Amazon has begun expanding into the music scene.

Most notably, on July 16 Amazon streamed a huge concert for Prime Day with actress Jane Lynch hosting. Although famous stars performed, the much-anticipated event found itself with lackluster reviews.

One journalist hated the experience so much, he said, “As Alexa launches into an original rap about Jane Lynch, I can feel my soul scream to be delivered back into the ethereal mush of the pre-born realm, to begin again brand new.”

The event was widely recognized by many as a giant cringey advertisement for the company. Evidently, this did not deter Amazon in the slightest.

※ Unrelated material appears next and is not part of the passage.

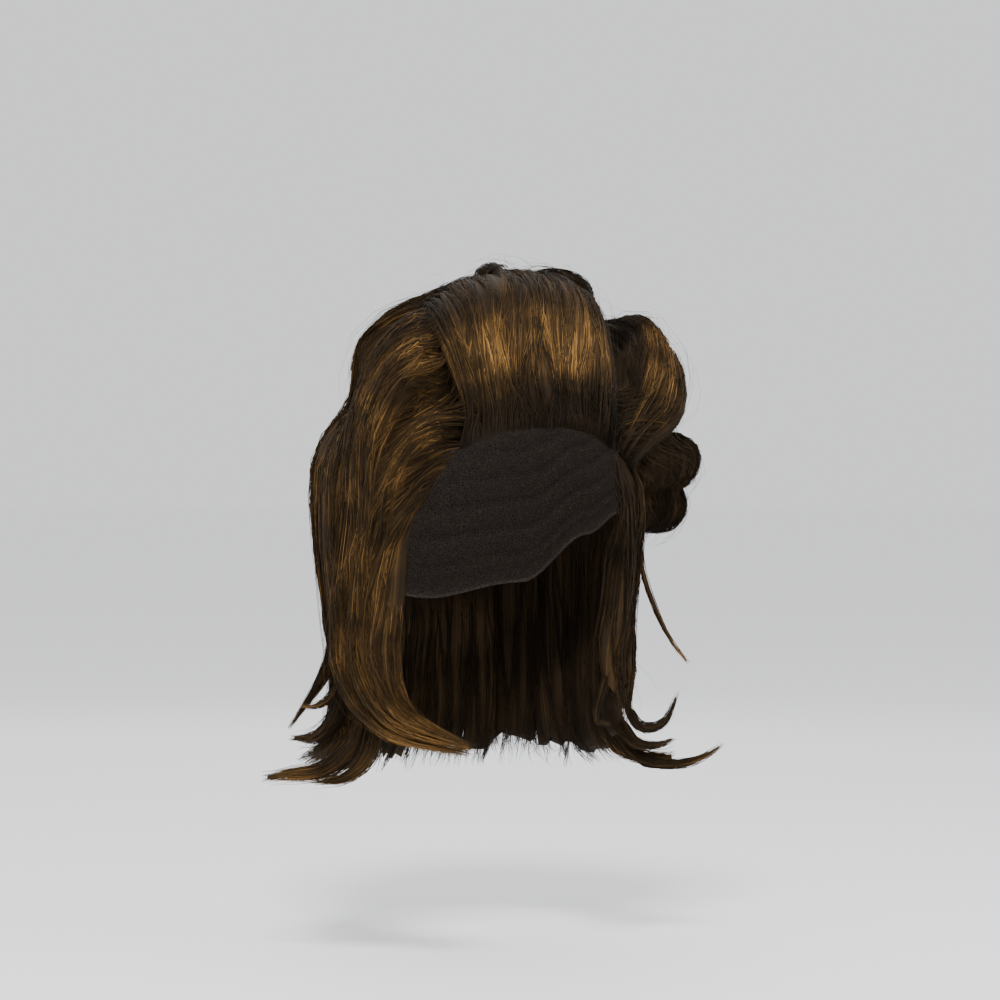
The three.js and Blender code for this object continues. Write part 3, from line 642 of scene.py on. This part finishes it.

Lasting two days, Intersect will include an array of artists across all genres from indie to rap like Kacey Musgraves, Snail Mail, H.E.R., Unknown Mortal Orchestra, Japanese Breakfast and JPEGMAFIA.

On top of this eclectic assortment of guests, Amazon will also feature an enormous video game arcade, a dodgeball stadium described as post-apocalyptic, a ball pit with over 200,000 balls and it will showcase a light show programmed by a female-led team with 500 Intel drones.

The event is sponsored by Coca-Cola and Intel, with the former providing food and drinks along with world famous caterers like Wolfgang Puck.

Amazon’s sudden decision to host a festival has prompted people to ask what the purpose or ulterior motive for it is.

According to an Amazon press release from Oct. 16, the company simply aims to provide an entertaining experience for its fans.

The Vice President of Worldwide Marketing at AWS, Ariel Kelman, explained that “Music has been an uncanny unifier of people over the years. We’ve built a pretty amazing and unusual live music experience at our annual AWS conference that attendees have loved; and with Intersect, we’re excited to extend this unique event into a two-day, public music festival.”

The public, however, will have to pay a steep price to attend. General Admission tickets are $99 for one day and $169 for both days.

A VIP two-day pass is $249 and a VIP+ pass is $849. The Intersect website does not entail what the difference between VIP and VIP+ is or what each pass entails.

In fact, there are no photos of what the festival may look like on the website.

Instead, there are photos from past Amazon conferences that were not open to the public.

Though Amazon describes the event as a fun musical experience set to be bigger than Coachella, the event has not received much positive press.

Performers announced to perform weren’t made aware that Amazon was hosting the event or even knew they were hired by the company. American DJ, The Black Madonna, who was set to perform furiously tweeted, “This issue is not just ideological for me, it is a moral and ethical transgression against my work, my faith and most importantly the people I stand with.”

She went on to discuss how she was not asked to perform, and that AWS has business dealings and ties with ICE, which she does not support.

With backlash from performers and high prices, curious viewers will have to wait until Dec. 6 to see if the festival is a success.